The New York Times carried an article on 21 September 1922, concerning events in Smyrna and Horton's earlier career at the US Consul in Salonica.
"During my consulship at Saloniki I was bombed by Bulgars and Germans and during my official career I have had many rough experiences with submarines and fire, but never in my life have I seen anything like the Smyrna catastrophe ... " [10]
Horton was mentioned in the New York Times, of 4 November 1922 p. 28, on his return to the United States in 1922.
"Dr. George Horton, United States Consul General at Smyrna, where he witnessed the burning and sacking of the ancient seaport and the evacuation of 40,000 refugees in five days, arrived here yesterday on the America of the United States Lines ..." [11]
In that article it is noted that he brought with him thirty gold coins of ancient Lydia, believed to have been minted for Croesus, discovered by the American Archaeological Society.
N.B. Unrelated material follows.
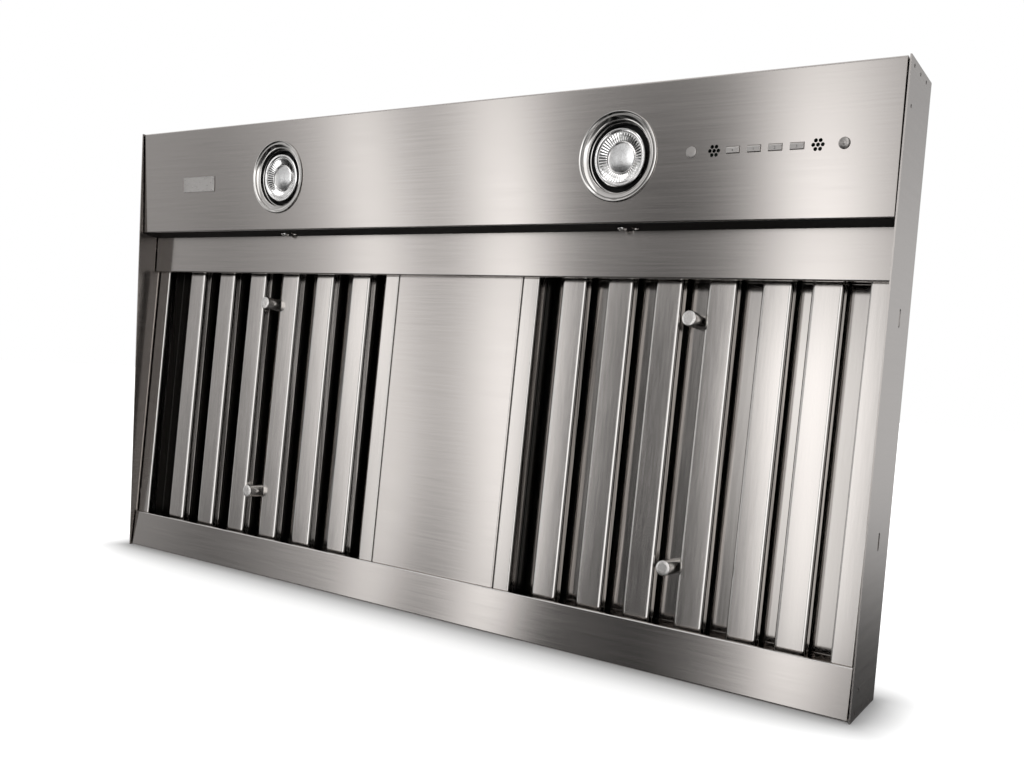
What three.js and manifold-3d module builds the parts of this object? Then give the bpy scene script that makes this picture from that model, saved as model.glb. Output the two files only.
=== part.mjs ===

Horton was quoted in a book titled Remembering Chrysostomos:A Modern Day Martyr:
I have known Monsigneur Chrysostomos for years. He was an active and enthusiastic exponent of Greek ambitions and ideals which it seems to me was quite natural in him as a Greek ... [Greeks should] set him down in their history as a hero and martyr. [12]
During the Smyrna catastrophe, Nureddin Pasha turned Bishop Chrysostomos over to an angry mob. The bishop was barbarically beaten, mutilated and killed.[12]